If there are congregants who are going through grief, illness, or any form of loss, this song often reaches them in a way that participatory singing does not. The posture of receiving rather than producing is a mercy to someone who does not have the energy to perform their faith that morning.
A note for the team behind you (techs, vocalists, band)
Production team, this is a microphone management moment above all else. Choir mics need to be balanced so that all four parts are audible without any one section dominating. If the soprano is significantly louder than the alto and tenor, the blessing sounds incomplete. Do a choir balance check in soundcheck with all four sections singing simultaneously.
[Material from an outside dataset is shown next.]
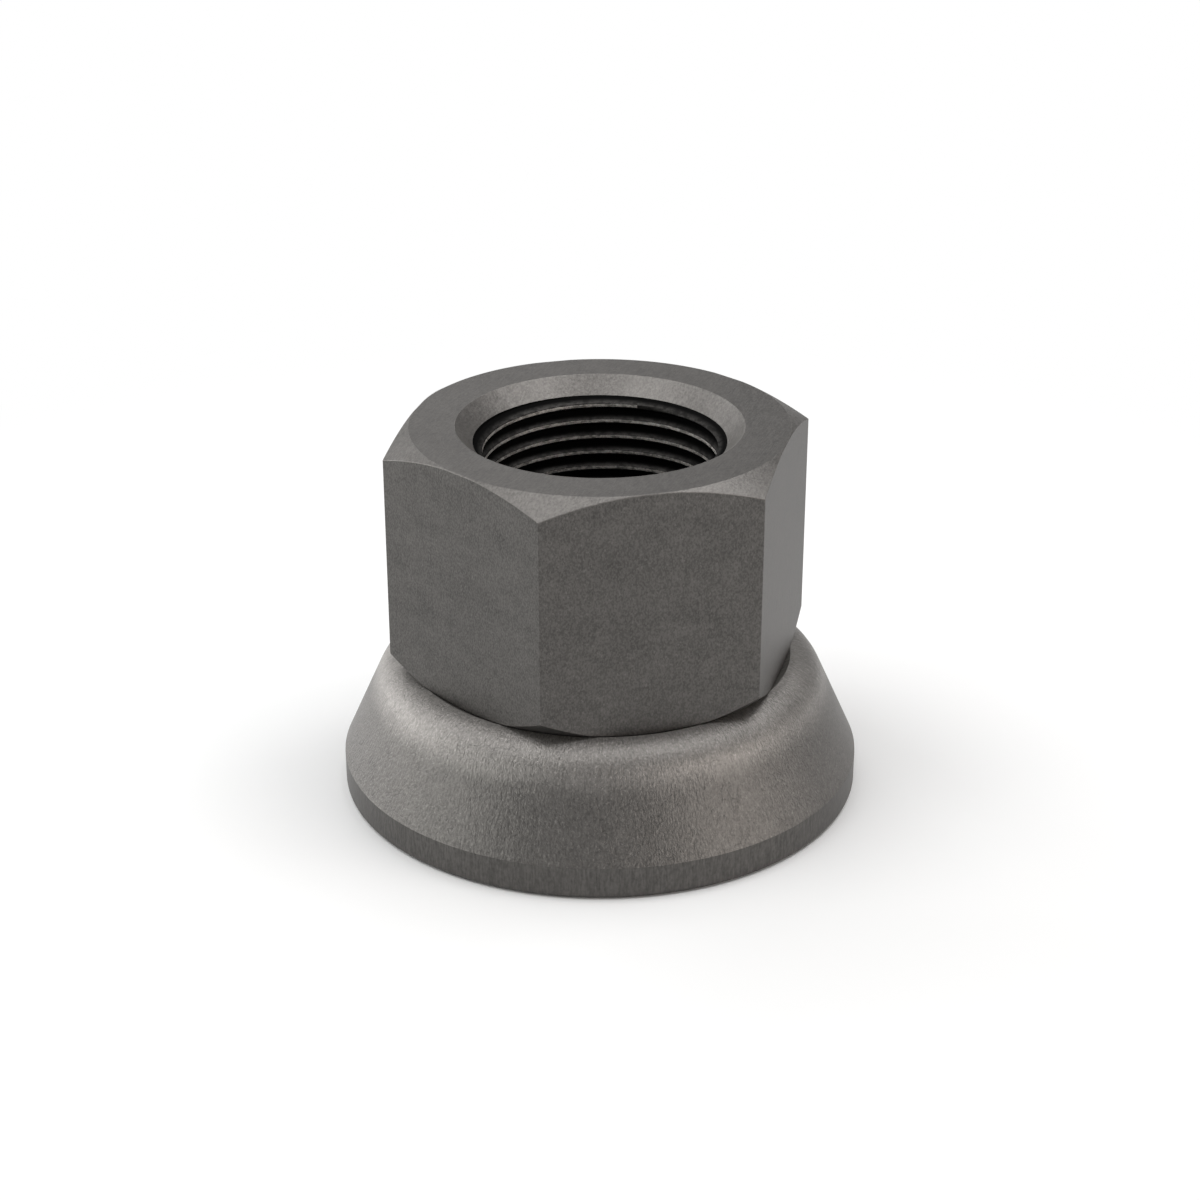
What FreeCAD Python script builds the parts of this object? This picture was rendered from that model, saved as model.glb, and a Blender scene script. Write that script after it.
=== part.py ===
import FreeCAD, Part
import math
import os

# A wheel nut in two pieces, in millimetres. A hexagon nut sits in the dished top of
# a tall conical pressure washer. Its thin collar passes down through the washer and
# is swaged outwards underneath, so the washer stays on the nut but spins freely.
# The origin is the centre of the washer's bearing face, where the wheel is clamped,
# and +Z runs up the thread axis. The hexagon has two corners on the X axis.

# Hexagon
across_flats = 33.0
hex_height = 21.3            # from the rim of the nut's seat up to the top face
top_chamfer_angle = 30.0     # slope from the horizontal
lower_chamfer_angle = 43.0   # slope from the horizontal

# Thread: its core is bored here, and the fine turns are left off
thread_diameter = 22.0
thread_pitch = 1.5
mouth_width = 1.5            # how far the countersink is wider than the thread
mouth_angle = 45.0           # slope of the countersink
thread_exit_angle = 45.0     # slope of the lead-out at the lower end of the thread

# Conical seat between the nut and the washer
seat_mouth_diameter = 34.1   # where the washer's seat meets its rounded shoulder
seat_rim_diameter = 34.6     # where the nut's seat meets its lower chamfer
seat_angle = 30.0            # slope from the horizontal
seat_clearance = 0.06        # square to the seat

# Washer
washer_diameter = 46.3
washer_height = 12.11        # to the top of the rounded shoulder
band_height = 2.95           # upright band round the foot
foot_chamfer = 0.3
shoulder_radius = 3.63
shoulder_diameter = 33.36    # circle of the shoulder's highest point

# Collar that is swaged under the washer
collar_gap = 0.6             # from the thread's outer radius to the collar's bore
collar_wall = 1.6
collar_clearance = 0.15      # radial, inside the washer's bore
neck_chamfer = 0.5           # fills the corner between the nut's seat and its collar
skirt_height = 2.0           # straight thin stretch above the swaged lip
flare_angle = 45.0           # turn of the lip away from the axis
flare_reach = 1.7            # how far the lip stands out from the collar
flare_clearance = 0.15       # square to the lip, under the washer's recess
bend_radius = 2.1            # inside the collar, where it turns out into the lip
lip_chamfer = 0.35
lip_lift = 1.2               # from the wheel up to the lip's lower corner, before its chamfer

# Recess under the washer
recess_gap = 0.6             # radial, round the swaged lip
recess_chamfer = 0.4
edge_relief = 0.25           # extra chamfer on an edge that faces a filled corner

blank_margin = 1.0           # turned blank beyond the hexagon's corners
tolerance = 1e-6
ROUND = "round"
FLAT = "flat"


def slope(angle):
    """Rise over run of a line that leans by an angle from the horizontal."""
    return math.tan(math.radians(angle))


def iso_core_diameter(diameter, pitch):
    """Inner diameter of a metric nut thread: its profile is 5/8 of a 60 degree triangle deep."""
    triangle_height = pitch * math.sqrt(3) / 2
    return diameter - 2 * triangle_height * 5 / 8


def turned(corners):
    """Solid of revolution about Z from corners (radius, height) or (radius, height, style, size).

    A ROUND corner becomes the arc of radius size that touches both its sides. A FLAT corner is
    cut off by a line that starts and ends at the distance size from it.
    """
    points = [FreeCAD.Vector(corner[0], 0, corner[1]) for corner in corners]
    edges = []
    stops = []
    for index, point in enumerate(points):
        if len(corners[index]) == 2:
            stops.append((point, point))
            continue
        style, size = corners[index][2:]
        back = (points[index - 1] - point).normalize()
        ahead = (points[(index + 1) % len(points)] - point).normalize()
        half_angle = back.getAngle(ahead) / 2
        setback = size / math.tan(half_angle) if style == ROUND else size
        start = point + back * setback
        end = point + ahead * setback
        if style == ROUND:
            bisector = (back + ahead).normalize()
            middle = point + bisector * (size / math.sin(half_angle) - size)
            edges.append(Part.Arc(start, middle, end).toShape())
        else:
            edges.append(Part.makeLine(start, end))
        stops.append((start, end))
    for index, stop in enumerate(stops):
        leave = stops[index - 1][1]
        arrive = stop[0]
        if (arrive - leave).Length > tolerance:
            edges.append(Part.makeLine(leave, arrive))
    face = Part.Face(Part.Wire(Part.__sortEdges__(edges)))
    axis_point = FreeCAD.Vector(0, 0, 0)
    axis = FreeCAD.Vector(0, 0, 1)
    return face.revolve(axis_point, axis, 360)


def hexagon_prism(width, height):
    """Upright hexagon bar from the bearing face up, with two corners on the X axis."""
    corner_radius = width / math.sqrt(3)
    corners = []
    for step in range(7):
        angle = math.radians(60 * step)
        corners.append(FreeCAD.Vector(corner_radius * math.cos(angle), corner_radius * math.sin(angle), 0))
    face = Part.Face(Part.makePolygon(corners))
    return face.extrude(FreeCAD.Vector(0, 0, height))


# The washer's shoulder is an arc that touches the cone and is cut off by the seat
washer_radius = washer_diameter / 2
shoulder_centre_radius = shoulder_diameter / 2
shoulder_centre_height = washer_height - shoulder_radius
foot_out = washer_radius - shoulder_centre_radius
foot_down = band_height - shoulder_centre_height
foot_distance = math.hypot(foot_out, foot_down)
cone_touch_angle = math.atan2(foot_down, foot_out) + math.acos(shoulder_radius / foot_distance)

seat_mouth_radius = seat_mouth_diameter / 2
seat_mouth_offset = seat_mouth_radius - shoulder_centre_radius
seat_mouth_angle = math.acos(seat_mouth_offset / shoulder_radius)
seat_mouth_height = shoulder_centre_height + shoulder_radius * math.sin(seat_mouth_angle)

shoulder_half_turn = (seat_mouth_angle - cone_touch_angle) / 2
shoulder_corner_reach = shoulder_radius / math.cos(shoulder_half_turn)
shoulder_corner_angle = (seat_mouth_angle + cone_touch_angle) / 2
shoulder_corner_radius = shoulder_centre_radius + shoulder_corner_reach * math.cos(shoulder_corner_angle)
shoulder_corner_height = shoulder_centre_height + shoulder_corner_reach * math.sin(shoulder_corner_angle)


def washer_seat_height(radius):
    """Height of the washer's conical seat at a radius."""
    return seat_mouth_height - (seat_mouth_radius - radius) * slope(seat_angle)


def nut_seat_height(radius):
    """Height of the nut's seat, which runs beside the washer's with the seat clearance."""
    return washer_seat_height(radius) + seat_clearance / math.cos(math.radians(seat_angle))


# The swaged lip has the wall of the collar, turned out by the flare angle
flare = math.radians(flare_angle)
collar_bore_radius = thread_diameter / 2 + collar_gap
collar_radius = collar_bore_radius + collar_wall
lip_radius = collar_radius + flare_reach
lip_outer_height = lip_lift + collar_wall * math.sin(flare)
bend_height = lip_outer_height + flare_reach / math.tan(flare)
inner_bend_height = bend_height - collar_wall * math.tan(flare / 2)
lip_inner_radius = lip_radius - collar_wall * math.cos(flare)
thread_end_height = inner_bend_height + skirt_height

washer_bore_radius = collar_radius + collar_clearance
recess_radius = lip_radius + recess_gap


def recess_roof_height(radius):
    """Height of the recess's conical roof, which runs beside the lip with the flare clearance."""
    lip_height = bend_height - (radius - collar_radius) / math.tan(flare)
    return lip_height + flare_clearance / math.sin(flare)


def make_pressure_washer():
    """Conical washer with a dished seat on top and a recess for the swaged lip below."""
    return turned([
        (washer_radius, 0, FLAT, foot_chamfer),
        (washer_radius, band_height),
        (shoulder_corner_radius, shoulder_corner_height, ROUND, shoulder_radius),
        (seat_mouth_radius, seat_mouth_height),
        (washer_bore_radius, washer_seat_height(washer_bore_radius), FLAT, neck_chamfer + edge_relief),
        (washer_bore_radius, recess_roof_height(washer_bore_radius), FLAT, edge_relief),
        (recess_radius, recess_roof_height(recess_radius)),
        (recess_radius, recess_chamfer),
        (recess_radius + recess_chamfer, 0),
    ])


def make_hex_nut():
    """Hexagon nut: a turned blank with seat, collar and bore, with its six flats cut."""
    core_radius = iso_core_diameter(thread_diameter, thread_pitch) / 2
    mouth_radius = thread_diameter / 2 + mouth_width
    blank_radius = across_flats / math.sqrt(3) + blank_margin
    seat_rim_radius = seat_rim_diameter / 2
    seat_rim_height = nut_seat_height(seat_rim_radius)
    top = seat_rim_height + hex_height
    top_chamfer_drop = (blank_radius - across_flats / 2) * slope(top_chamfer_angle)
    lower_chamfer_rise = (blank_radius - seat_rim_radius) * slope(lower_chamfer_angle)
    mouth_drop = (mouth_radius - core_radius) * slope(mouth_angle)
    thread_exit_rise = (collar_bore_radius - core_radius) * slope(thread_exit_angle)
    blank = turned([
        (mouth_radius, top),
        (across_flats / 2, top),
        (blank_radius, top - top_chamfer_drop),
        (blank_radius, seat_rim_height + lower_chamfer_rise),
        (seat_rim_radius, seat_rim_height),
        (collar_radius, nut_seat_height(collar_radius), FLAT, neck_chamfer),
        (collar_radius, bend_height),
        (lip_radius, lip_outer_height, FLAT, lip_chamfer),
        (lip_inner_radius, lip_lift, FLAT, lip_chamfer),
        (collar_bore_radius, inner_bend_height, ROUND, bend_radius),
        (collar_bore_radius, thread_end_height),
        (core_radius, thread_end_height + thread_exit_rise),
        (core_radius, top - mouth_drop),
    ])
    print("height over all", round(top, 3), "core radius", round(core_radius, 3))
    print("core from", round(thread_end_height + thread_exit_rise, 3), "to", round(top - mouth_drop, 3))
    return blank.common(hexagon_prism(across_flats, top)).removeSplitter()


os.makedirs("parts", exist_ok=True)
pieces = {"hex_nut": make_hex_nut(), "pressure_washer": make_pressure_washer()}
for name, piece in pieces.items():
    solid = piece.Solids[0]
    solid.exportStep(os.path.join("parts", name + ".step"))
    print(name, "solids", len(piece.Solids), "valid", solid.isValid(), "volume mm3", round(solid.Volume, 1))
print("cone angle from the axis", round(math.degrees(cone_touch_angle), 2), "recess radius", round(recess_radius, 3))
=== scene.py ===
# %% [markdown]
# # A wheel nut with its captive pressure washer
#
# The real thing is a wheel nut of a heavy vehicle, in two pieces of plain dark steel. The
# hexagon nut has a thin collar under its seat. The collar passes down through a tall
# conical washer and is swaged outwards below it, so the washer stays on but spins freely.
#
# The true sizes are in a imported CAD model, and this script dresses it. The CAD meshes
# could be shaded as they are, but they are facets made for measuring. So each piece gets
# a new, finer skin in the same place, and the CAD nodes stay as they are, out of sight.

# %% Load the frame
import math

import bmesh
import bpy
import numpy as np
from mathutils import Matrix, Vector


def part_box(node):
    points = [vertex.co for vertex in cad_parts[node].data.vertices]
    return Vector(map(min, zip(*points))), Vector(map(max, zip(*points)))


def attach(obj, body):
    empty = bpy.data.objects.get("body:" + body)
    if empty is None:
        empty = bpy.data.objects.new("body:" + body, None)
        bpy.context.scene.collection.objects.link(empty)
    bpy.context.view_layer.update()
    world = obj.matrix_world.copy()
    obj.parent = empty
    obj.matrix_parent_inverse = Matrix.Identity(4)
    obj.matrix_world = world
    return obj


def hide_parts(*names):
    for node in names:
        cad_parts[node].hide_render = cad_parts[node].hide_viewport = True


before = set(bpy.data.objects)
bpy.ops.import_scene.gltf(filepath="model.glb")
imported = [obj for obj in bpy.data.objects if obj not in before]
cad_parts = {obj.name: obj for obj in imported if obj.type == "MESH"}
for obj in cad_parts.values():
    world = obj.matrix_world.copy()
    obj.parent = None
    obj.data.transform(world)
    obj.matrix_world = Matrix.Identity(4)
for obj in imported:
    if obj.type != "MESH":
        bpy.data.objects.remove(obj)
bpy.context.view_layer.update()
MM = 0.001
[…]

The room level of the choir should be full enough to fill the space but not so loud that it removes the intimacy. A choral blessing that hits the congregation at concert volume defeats its own purpose. Aim for the sound of voices in the same room, not voices through a PA system.
Band and instrumentalists, if you are accompanying at all, be sparse. Piano or organ pads only. This is the choir's moment and the accompaniment exists to support the pitch and hold the tempo, not to add texture. If the choir is strong enough to sing without accompaniment, let them.
Lighting technicians, consider whether a subtle shift in lighting during this moment helps the congregation receive it as distinct from the rest of the service. It does not need to be dramatic. Sometimes a slight warm wash over the choir while the congregation's lighting stays steady is enough to mark the moment as different.